I remember my parents had 'Masquerade' when I was really, really young. As a 3 or 4 year old I spent quite a lot of time looking for the hare that was hidden in each of the pictures in the book. The 'Where's Wally?' of its day :)
nobetternickname Me too! My copy came with a companion booklet that explained the answer.
I wanted to cry when you delved into the bad luck of the physics teachers, they, Kit, and Bamber deserved more
Ashens talks on gaming is as interesting as Tim's talks on toys. Wonderful stuff!
Dan Whitmore heh.
Alex Everett-last: Nice to see another member of Tim's fan club!
Dan Whitmore heh
I actually went to this talk and I was a few minutes late. I genuinely wondered how much I'd missed but turns out that you can hear me come in at 1:21. Anyway, if you haven't watched it yet, I'd thoroughly recommend it.
Don't lie. That was me you fraud.
@@billhalt8811 h a l t
Rewatching this for like the hundredth time, something occurred to me: did anyone try giving these charlatans the answer of "the Hare is still with the head of the company who didn't bury it anywhere"?
Legit thought I was hearing that guy's name wrong this whole time, but nope... It actually is "Bamber Gascoigne".
He died earlier this year :( RIP
This story was brilliant. I still don't believe that this was a game or a puzzle just a scam. I don't know if that counts as the worst game ever.
it is, at least a better story than something like Alien Kill, which is just rubbish.
ET might be worse, it has it's own landfill......seriously.
Cannot believe how dead the audience were. Stuart made several funny comments but the audience would just sit there not laughing.
I heard some laughs at some points. I think the main thing is that Stuart is the one with the microphone, while the audience is not.
The Turquoise Alien When he had a quick convo with the woman who had the book you could barely hear her, despite her obviously being enthusiastic. I bet they were just hard to be picked up on the mic.

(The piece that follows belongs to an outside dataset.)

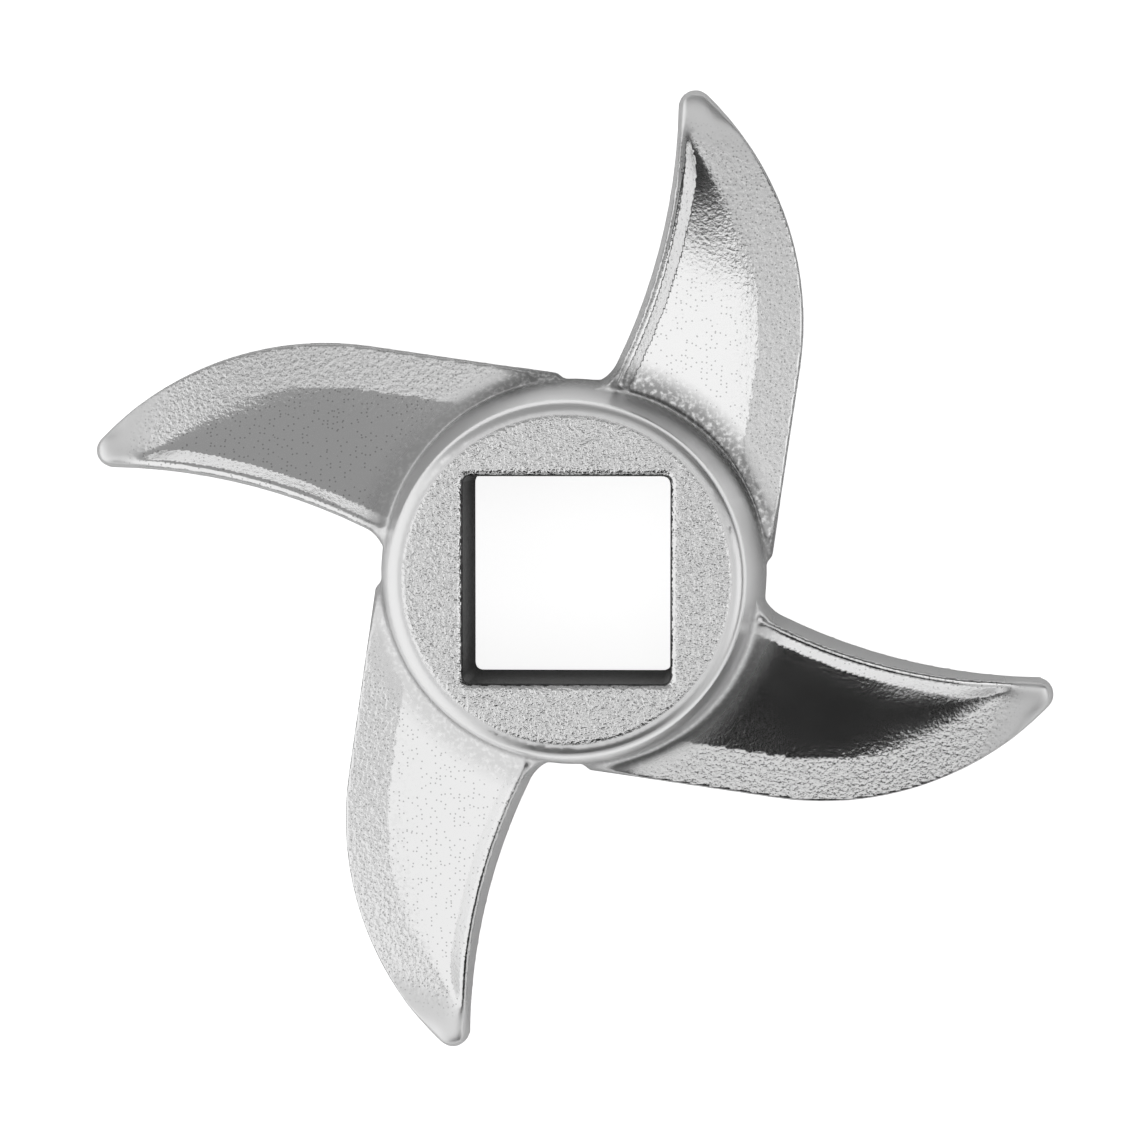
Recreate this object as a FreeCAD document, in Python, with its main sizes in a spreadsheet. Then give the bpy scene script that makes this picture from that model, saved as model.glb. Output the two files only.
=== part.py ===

Or they're just being polite and letting Stuart speak since this is a presentation and not standup, besides as said earlier his funny comments are just the kind that make you smirk and chuckle to yourself.
The Turquoise Alien I don't think the microphone was picking them up
Also, I'm pretty sure that UK audiences as a whole tend to be a lot more subdued. Granted, I don't know if the original commenter is from the US or not. I'm just building off of my own culture shock from long ago. I used to find the UK version of Whose Line extremely uncomfortable until it was explained to me that audiences in other countries aren't generally expected to be overly energetic like us in the states are. So while a few tiny chuckles seems eerily quiet in comparison to what I'm used to, to the performer it was on par with what he was expecting.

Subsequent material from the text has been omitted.